(Reuters) - A former student who was stabbed by a classmate can sue the University of California Los Angeles (UCLA) for failing to protect her from the assailant who had been treated for mental illness and barred from campus housing because of a prior physical altercation, California’s top court ruled on Thursday.
“Considering the unique features of the collegiate environment, we hold that universities have a special relationship with their students and a duty to protect them from foreseeable violence during curricular activities,” the California Supreme Court said, allowing Katherine Rosen to proceed with her lawsuit.
The decision overturned dismissal of Rosen’s case by an appeals court in 2015, which said colleges “are not liable for the criminal wrongdoing of mentally-ill third parties, regardless of whether such conduct might be in some sense foreseeable.” The case will now return to a lower court for further deliberations.
Rosen was doing classwork in a chemistry laboratory in 2009 when fellow student Damon Thompson stabbed her in the neck and chest with a kitchen knife.
Prosecutors charged Thompson with attempted murder, and in 2010 a judge found him not guilty by reason of insanity. That year, Rosen sued UCLA, alleging the attack was foreseeable and the university failed to take reasonable measures to protect her or warn her.
UCLA employees had been closely monitoring Thompson after he reported hearing voices and having paranoid thoughts, and a campus psychologist diagnosed Thompson with schizophrenia, according to Thursday’s ruling.
The university had also expelled him from campus housing after he pushed another student.

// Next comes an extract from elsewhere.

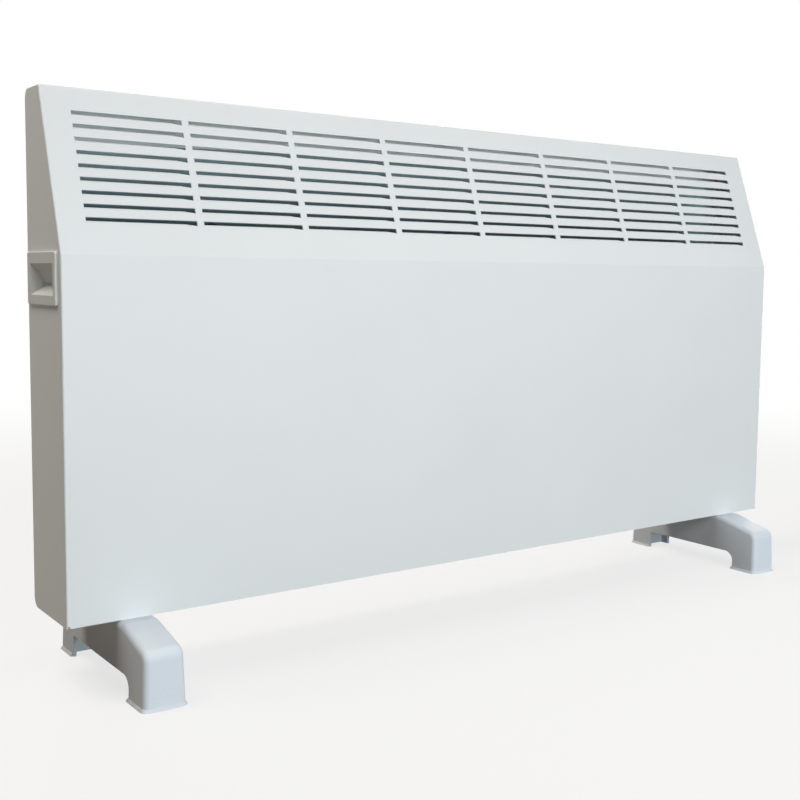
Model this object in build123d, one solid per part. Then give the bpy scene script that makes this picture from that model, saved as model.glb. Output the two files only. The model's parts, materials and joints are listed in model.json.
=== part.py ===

The ruling noted another warning sign: In the days before the attack, a teaching assistant was skeptical when Thompson told him that several students, including Rosen, had called him stupid.
Rosen’s lawyer, Alan Charles Dell’Ario, said she never called Thompson stupid.
The ruling only applies in California but is likely to influence judges in other U.S. states. Many U.S. courts have ruled that high schools have a duty to protect students from foreseeable violence, but it has been less certain if the same obligation exists for universities, said Benjamin Zipursky, a professor at Fordham Law School.
“The California Supreme Court is often regarded as the leading state high court on negligence law,” Zipursky said. “So I think it will have a significant impact on what other courts say on this issue.”